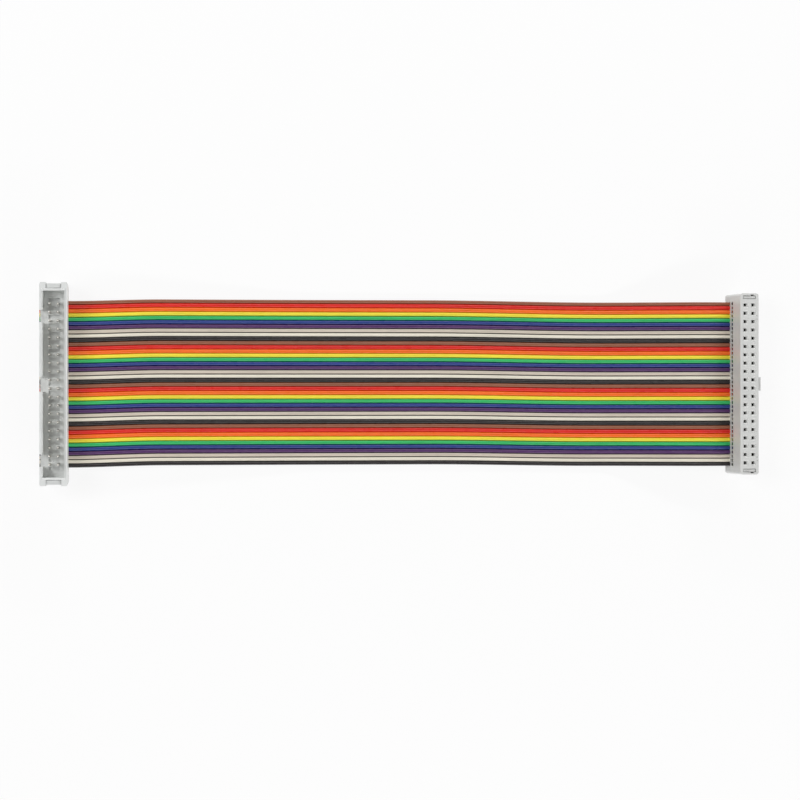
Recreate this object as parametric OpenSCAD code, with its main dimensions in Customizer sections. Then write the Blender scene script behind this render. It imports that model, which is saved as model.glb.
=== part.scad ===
// Rainbow ribbon cable. Insulated wires bonded edge to edge are crimped at one end into a
// male box header and at the other end into a female socket.
// The origin lies on the table under the middle of the cable. +X runs along the cable from
// the header to the socket, +Y points to the first wire and +Z away from the table.

/* [Ribbon] */
// Number of wires, an even number
ways = 40; // [36:2:50]
// Distance between the centres of neighbouring wires
wire_pitch = 1.27; // [1.2:0.01:1.4]
// Height of one insulated wire
wire_d = 1.0; // [0.9:0.01:1.05]
// Width of the crown of one insulated wire
crown_w = 0.5; // [0.3:0.01:0.6]
// Thickness of the web that bonds neighbouring wires
web_t = 0.35; // [0.25:0.01:0.45]
// Diameter of the conductor in each wire
core_d = 0.36; // [0.3:0.01:0.4]
// Length of ribbon between the faces of the two connectors
free_l = 203.3; // [150:1:400]
// Length of each wire's cut end that shows past the header
cut_end_l = 0.2; // [0.1:0.05:0.4]
// Distance of each wire's other end inside the socket's far face
hidden_end_l = 0.15; // [0.1:0.05:0.5]

/* [Lie of the ribbon] */
// Space under the wires where the ribbon lies on the table
table_gap = 0.05; // [0.02:0.01:0.2]
// Length of the first easy slope where the ribbon leaves the table
takeoff_l = 5; // [3:0.5:10]
// Slope of the ribbon where it rises to the socket, in degrees
rise_angle = 10; // [8:0.5:16]
// Length of each stretch over the crest in front of the socket
crest_l = 3; // [2:0.5:6]
// Straight length of ribbon in front of the socket
entry_l = 3; // [2:0.5:10]

/* [Crimp] */
// Play between the ribbon and the plastic around it
crimp_play = 0.025; // [0.02:0.005:0.05]
// Room on both sides of the ribbon in the connectors
ribbon_side_play = 0.15; // [0.1:0.05:0.3]
// Gap of the seam between a connector's body and its cover
seam_gap = 0.05; // [0.02:0.01:0.1]
// Sheet thickness of the piercing forks
fork_t = 0.3; // [0.2:0.01:0.4]
// Width of a piercing fork
fork_w = 0.92; // [0.8:0.01:1.0]
// Depth to which the fork tips reach under the middle of the wires
fork_reach = 0.95; // [0.8:0.05:1.3]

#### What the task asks
What are the exact lines from the beginning of the material through the line containing "from the table."? Write out those lines alone.

#### The output
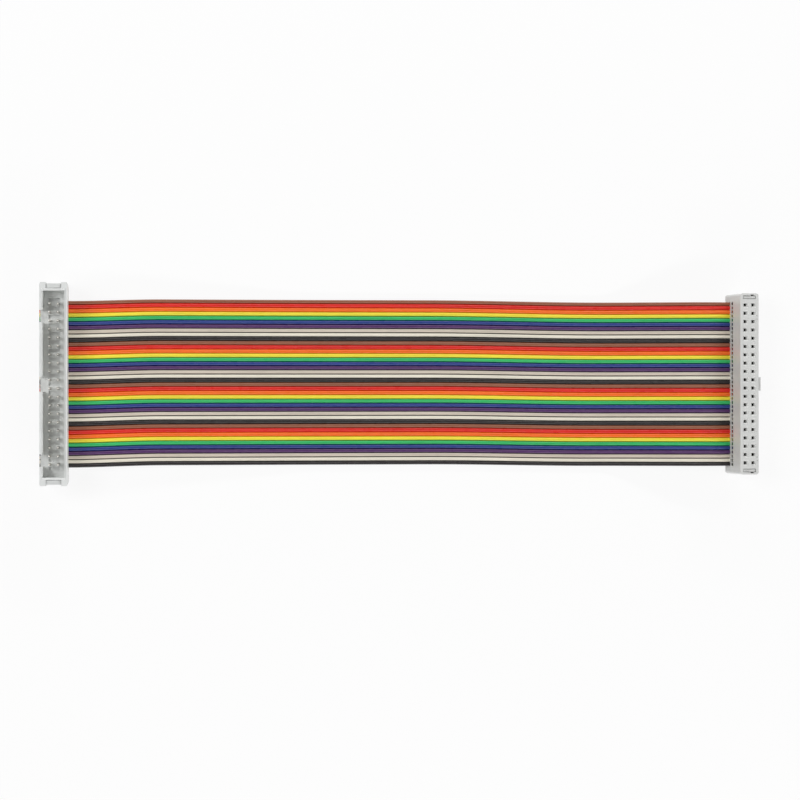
Recreate this object as parametric OpenSCAD code, with its main dimensions in Customizer sections. Then write the Blender scene script behind this render. It imports that model, which is saved as model.glb.
=== part.scad ===
// Rainbow ribbon cable. Insulated wires bonded edge to edge are crimped at one end into a
// male box header and at the other end into a female socket.
// The origin lies on the table under the middle of the cable. +X runs along the cable from
// the header to the socket, +Y points to the first wire and +Z away from the table.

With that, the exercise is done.